Ceux qui insistent pour inclure les différentes formes de violence dans la définition de la violence conjugale veulent, quant à eux, bien montrer qu’il s’agit de manifestations d’un même phénomène, en ce sens qu’elles reposent sur le désir d’imposer sa volonté à une autre personne. Ils les situent en outre sur un même continuum d’événements allant des insultes jusqu’aux coups, voire au meurtre (Cantin, 1995). À cet égard, ils soulignent que la violence physique ne se produit généralement pas de manière isolée, mais qu’elle est le plus souvent précédée par la violence psychologique et verbale.
Nous voyons donc qu’il n’existe pas une définition umque de la violence conjugale. De manière générale les défmitions font état de ses manifestations, de son origine et de sa fonction sociale (Rinfret-Raynor et al., 1996).
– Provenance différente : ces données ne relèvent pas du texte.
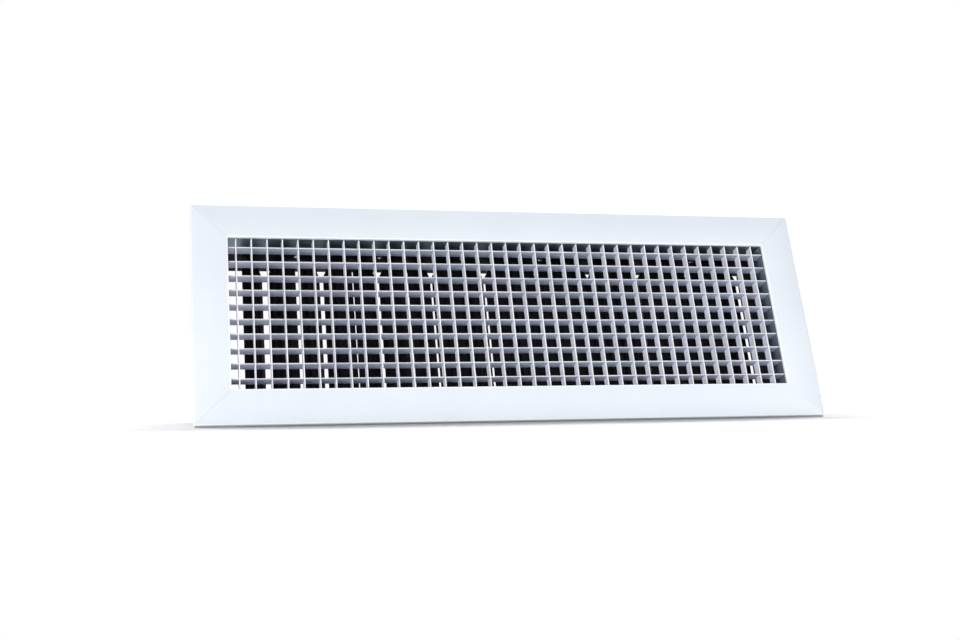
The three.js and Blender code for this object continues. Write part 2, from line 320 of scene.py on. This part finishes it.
def powder_coat(name, light, dark, gloss, painted_highlight=None, **sockets):
    """Powder coat: orange peel about a millimetre across, a faint drift of tone, and a painted
    highlight where one is given.
    """
    finish = Finish(name, **sockets)
    grain = finish.noise(COAT_GRAIN, detail=2)
    drift = finish.spread(finish.noise(TONE_PATCHES, detail=2), dark, light)
    coat = finish.mix(finish.ramp(grain, (0.35, 0.0), (0.75, 0.25)), drift, light)
    # a paler white on the flange's edges: a painted highlight
    if painted_highlight:
        coat = finish.mix(flange_highlight_rims(finish), coat, painted_highlight)
    finish.colour(coat)
    finish.roughness(finish.noise(GLOSS_PATCHES), gloss)
    peel = finish.bump(finish.noise(ORANGE_PEEL, detail=1), distance=0.02, strength=0.6)
    finish.bump(grain, distance=0.005, strength=0.5, under=peel)
    return finish.material


def flange_highlight_rims(finish):
    """1 on the flange's edge round the opening and along its foot, where a painted highlight is laid.
    """
    axes = finish.axes()
    beyond = [finish.maths("SUBTRACT", finish.maths("ABSOLUTE", axes[axis]), edge)
              for axis, edge in (("X", OPENING_X), ("Z", OPENING_Z))]
    width = HIGHLIGHT_WIDTH * MM
    fade_from = width * 0.8
    inner = finish.span(finish.maths("MAXIMUM", *beyond), width, fade_from)
    down = finish.maths("MULTIPLY", axes["Z"], -1.0)
    foot = finish.span(down, HALF_HEIGHT - width, HALF_HEIGHT - fade_from)
    return finish.maths("MAXIMUM", inner, foot)


def strip_coat_with_painted_shade(name, front, inside):
    """White coat on the strips with painted shade: bright on their front edges, darker between them, a
    little lighter again at the rear, and streaked darker.
    """
    finish = Finish(name)
    depth = finish.span(finish.axes()["Y"], CORE_FRONT, CORE_REAR)
    # painted shade: the colour darkens with depth into the cells and lightens a little at the rear
    middle = tuple((a + 2 * b) / 3 for a, b in zip(front, inside))
    rear = tuple(1.2 * c for c in inside)
    # darker streaks along the strips
    darker_streaks = tuple(0.7 * c for c in inside)
    coat = finish.ramp(depth, (0.0, front), (0.05, middle), (0.2, inside), (1.0, rear))
    along = finish.stretched(STRIP_STREAK_LENGTHS, STRIP_STREAKS, STRIP_STREAK_LENGTHS)
    streaks = finish.noise(1.0, where=along)
    finish.colour(finish.mix(finish.ramp(streaks, (0.45, 0.0), (0.7, 0.6)), coat, darker_streaks))
    finish.roughness(finish.noise(GLOSS_PATCHES), gloss=(0.38, 0.52))
    finish.bump(finish.noise(ORANGE_PEEL, detail=1), distance=0.012, strength=0.5)
    return finish.material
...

Celles que nous présentons dans ce chapitre illustrent la diversité des points de vue adoptés par les auteurs et du même coup l’évolution du sens qui a été donné à la notion de violence conjugale au cours des dernières décennies. Sous ce thème, nous examinons d’abord le point de vue légal. Nous abordons ensuite la dimension du genre de l’agresseur. Nous voyons également que la violence conjugale peut être compnse comme une manifestation de violence faite aux femmes, qu’on l’assimile parfois à une forme de violence familiale, qu’elle est conçue par certains comme un instrument de contrôle ou à l’inverse comme une perte de contrôle et qu’elle peut se présenter sous différentes formes. Enfm, comme il s’agit d’une caractéristique retenue par plusieurs auteurs, nous élaborons sur son caractère répétitif, lequel a notamment donné lieu aux notions d’escalade et de cycle de la violence.
La définition légale
Les ministères de la Justice et du Solliciteur généra11ançaient conjointement en 1986 la première politique québécoise en matière de violence conjugale. Dans ce document, ils proclamaient qu’elle constitue un crime et de ce fait que les comportements violents envers un conjoint ne devaient plus être tolérés. Cette déclaration de principe a été reprise par la suite par tous les ministères concernés par la lutte à la violence conjugale.
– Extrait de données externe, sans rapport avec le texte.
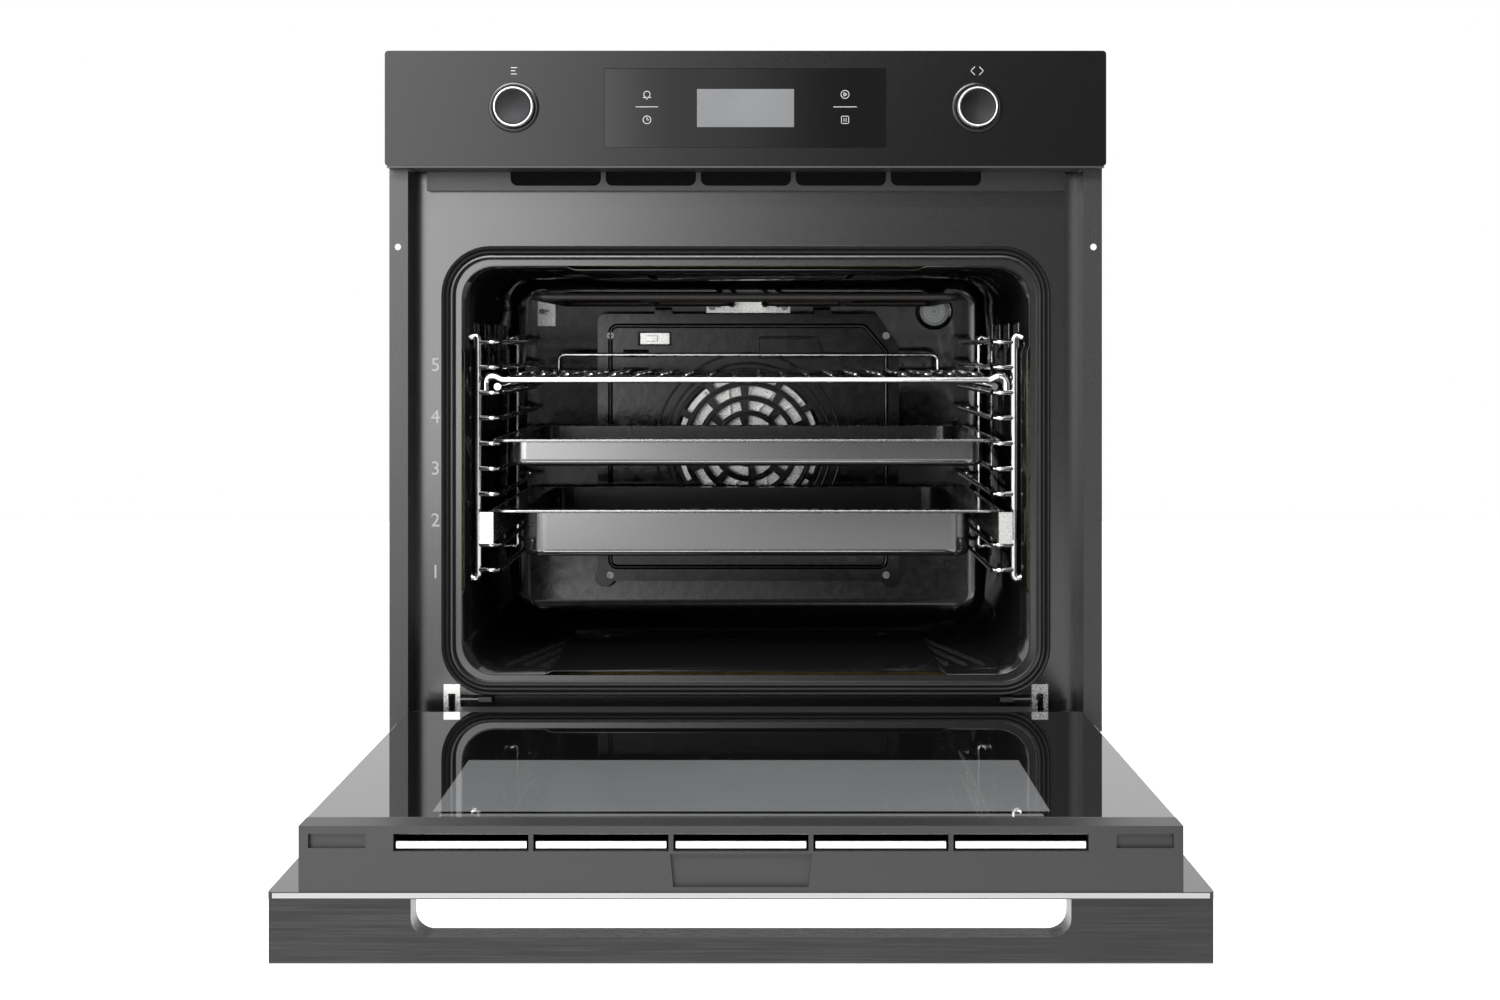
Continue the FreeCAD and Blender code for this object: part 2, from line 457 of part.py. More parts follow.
# ---- heat, air and light ---------------------------------------------------------------------------
def bent_rod(points, radius, bend):
    """Round bar through the points, with every corner turned on the same bend radius."""
    pts = [V(*p) for p in points]
    edges, start = [], pts[0]
    for before, here, after in zip(pts, pts[1:], pts[2:]):
        into, out = (here - before).normalize(), (after - here).normalize()
        half = into.getAngle(out) / 2
        a, b = here - into * (bend * math.tan(half)), here + out * (bend * math.tan(half))
        middle = here + (out - into).normalize() * (bend / math.cos(half) - bend)
        edges += [Part.LineSegment(start, a).toShape(), Part.Arc(a, middle, b).toShape()]
        start = b
    edges.append(Part.LineSegment(start, pts[-1]).toShape())
    section = Part.Wire([Part.Circle(pts[0], pts[1] - pts[0], radius).toShape()])
    return Part.Wire(edges).makePipeShell([section], True, True)


def grill_element():
    """Two heating rods under the roof: an outer loop and an inner loop, with four legs at the back."""
    end = CAVITY_BACK + ENAMEL_SHEET + ROD_END
    rods = []
    outer = (GRILL_LEGS[3], CAVITY_HALF - GRILL_INSET, FRAME_Y + 64, CAVITY_BACK - 38, 10.0)
    inner = (GRILL_LEGS[2], GRILL_INNER, FRAME_Y + 134, CAVITY_BACK - 62, 8.0)
    for leg, reach, front, rear, bend in (outer, inner):
        path = [(-leg, end, GRILL_Z), (-leg, rear, GRILL_Z), (-reach, rear, GRILL_Z), (-reach, front, GRILL_Z),
                (reach, front, GRILL_Z), (reach, rear, GRILL_Z), (leg, rear, GRILL_Z), (leg, end, GRILL_Z)]
        rods.append(bent_rod(path, ROD_R, bend))
    return Part.makeCompound(rods)


def grill_terminal_plate():
    """Steel flange that the grill rods pass through, screwed to the back wall."""
    plate = box(-GRILL_PLATE_HALF, GRILL_PLATE_HALF, CAVITY_BACK - GRILL_PLATE_T, CAVITY_BACK,
                GRILL_Z - GRILL_PLATE_RISE, GRILL_Z + GRILL_PLATE_RISE)
    y0, y1 = CAVITY_BACK - 5, CAVITY_BACK + 5
    holes = [rod((x, y0, GRILL_Z), (x, y1, GRILL_Z), ROD_R + 0.3) for x in GRILL_LEGS]
    holes += [rod((x, y0, z), (x, y1, z), SCREW_R + 0.2) for x, z in PLATE_SCREWS]
    return cut(plate, holes)


def cavity_screws():
    """Pan-head screws of the terminal plate, the fan cover and the ladders."""
    def screw(x, y, z, length):
        head = rod((x, y - SCREW_HEAD_T, z), (x, y, z), SCREW_HEAD_R)
        slot = box(x - 2.6, x + 2.6, y - SCREW_HEAD_T - 1, y - SCREW_HEAD_T / 2, z - 0.4, z + 0.4)
        return head.fuse(rod((x, y, z), (x, y + length, z), SCREW_R)).cut(slot)
    screws = [screw(x, CAVITY_BACK - GRILL_PLATE_T, z, 4.0) for x, z in PLATE_SCREWS]
    screws += [screw(x, COVER_Y, z, FAN_ROOM - 1.0) for x, z in COVER_SCREWS]
    return Part.makeCompound(screws)


def lower_element():
    """Heating rod in a flat M under the cavity floor."""
    end = CAVITY_BACK + ENAMEL_SHEET + ROD_END
    outer, inner, leg = CAVITY_HALF - LOWER_INSET, (CAVITY_HALF - LOWER_INSET) / 3, 25
    front, middle, rear = FRAME_Y + 99, CAVITY_BACK - 113, CAVITY_BACK - 63
    half = [(leg, end), (leg, rear), (outer, rear), (outer, front), (inner, front), (inner, middle)]
    path = [(-x, y, LOWER_Z) for x, y in half] + [(x, y, LOWER_Z) for x, y in reversed(half)]
    return bent_rod(path, ROD_R, 12.0)


def ring_element():
    """Heating ring round the impeller, with two legs through the back wall."""
    end = CAVITY_BACK + ENAMEL_SHEET + ROD_END
    x, z = RING_LEG, RING_LEG_Z
    path = Part.Arc(V(x, FAN_Y, z), V(0, FAN_Y, FAN_Z - RING_R), V(-x, FAN_Y, z)).toShape()
    start = path.valueAt(path.FirstParameter)
    section = Part.Wire([Part.Circle(start, path.tangentAt(path.FirstParameter), RING_TUBE_R).toShape()])
    ring = Part.Wire([path]).makePipeShell([section], True, True)
    legs = [rod((x, FAN_Y, z), (x, end, z), RING_TUBE_R) for x in (-RING_LEG, RING_LEG)]
    return union([ring] + legs)


def convection_fan():
    """Impeller: back disc, radial blades and hub on the motor's shaft."""
    front, back = COVER_Y + 4.0, CAVITY_BACK - 4.0
    disc = rod((0, back - 1.0, FAN_Z), (0, back, FAN_Z), FAN_R)
    hub = rod((0, front + 3, FAN_Z), (0, back, FAN_Z), FAN_HUB_R)
    blades = []
    for k in range(FAN_BLADES):
        blade = box(-BLADE_T / 2, BLADE_T / 2, front + 1, back - 0.5, FAN_Z + FAN_R * 0.47, FAN_Z + FAN_R - 1)
        blade.rotate(V(0, 0, FAN_Z + FAN_R * 0.7), Y_AXIS, BLADE_TURN)
        blade.rotate(V(0, 0, FAN_Z), Y_AXIS, k * 360.0 / FAN_BLADES)
        blades.append(blade)
    shaft = rod((0, back, FAN_Z), (0, MOTOR_Y + 8, FAN_Z), SHAFT_R)
    return union([disc, hub, shaft] + blades)


def fan_motor():
    """Shaded-pole motor behind the insulation, with a blind bearing for the shaft."""
    y = MOTOR_Y + 2
    body = rod((0, y, FAN_Z), (0, y + 24, FAN_Z), 26.0)
    stack = box(-32, 32, y + 6, y + 20, FAN_Z - 46, FAN_Z + 30)
    bore = rod((0, y - 1, FAN_Z), (0, y + 8, FAN_Z), SHAFT_R + SHAFT_FIT)
    return union([body, stack]).cut(bore)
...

La politique de 1986 incite à la judiciarisation systématique des cas d’agressions entre conjoints, au même titre que celles qui se produisent entre personnes non liées. Elle vise à la fois à humaniser le processus d’intervention judiciaire, notamment en fournissant aux victimes une attention et un support plus soutenus et à réduire la tolérance sociale à l’égard de la violence conjugale. Elle suggère également d’offrir un traitement aux agresseurs (Ministères de la justice et du Solliciteur général du Québec, 1986).
À partir de 1986 donc, plusieurs campagnes d’information publique soulignent le caractère criminel de la violence conjugale. Or, contrairement à ce que cette affirmation peut laisser croire, au plan juridique la violence conjugale n’existe pas en tant que telle, en ce sens que le Code criminel n’en fait pas un crime particulier (Gouvernement du Québec, 1995). Légalement, elle se limite aux cas de violence physique et de menaces constituant des infractions définies par le Code criminel canadien. Les conjoints violents peuvent donc être poursuivis en vertu de ses dispositions sur les voies de fait, menaces, harcèlement, agression sexuelle, agression armée, enlèvement, séquestration, tentative de meurtre, meurtre et homicide involontaire.
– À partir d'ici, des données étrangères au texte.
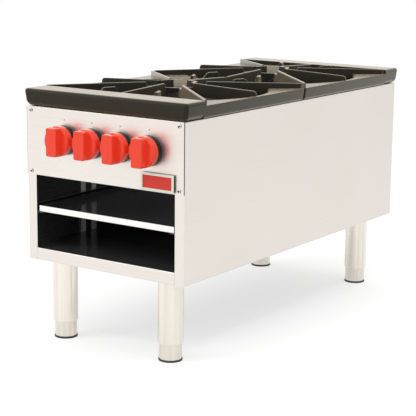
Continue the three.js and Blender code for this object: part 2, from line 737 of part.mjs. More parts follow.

Cependant, bien que des poursuites judiciaires ne sont possibles que lorsqu’il y a violence physique ou menaces, les autorités politiques québécoises ont clairement signifié que toute forme d’agression devait être condamnée socialement: «Toutes les formes d’agression, (verbale, psychologique, physique, sexuelle, socio-économique) doivent être condamnées socialement. Le fait que la violence entraîne ou pas des poursuites judiciaires ne doit pas en changer fondamentalement le caractère répréhensible, ni le traitement . » .
Le genre de l’agresseur
Plusieurs recherches ont mis en évidence un taux de violence masculine significativement plus élevé que celui de la violence féminine. Ces résultats font dire à une majorité de praticiens et chercheurs que la violence conjugale s’exerce habituellement par des hommes contre des femmes (Welzer-Lang, 1991).
Dans les milieux autochtones également, on estime que les femmes sont les principales victimes de la violence qui survient entre conjoints: «Like mainstream society, aboriginal women in intimate relationships are likely to be ones who most often experience the abuse . » .
De manière générale, la violence conjugale est comprise dans notre société comme celle qui est exercée par les hommes à l’endroit des femmes. C’est cette perspective de l’homme agresseur et de la femme victime que l’on retrouve le plus souvent dans la littérature des années récentes (Rondeau, 1995). Ce choix est fait en tenant compte non seulement de la fréquence plus grande de la violence des hommes mais également de ses conséquences qui sont généralement plus sérieuses.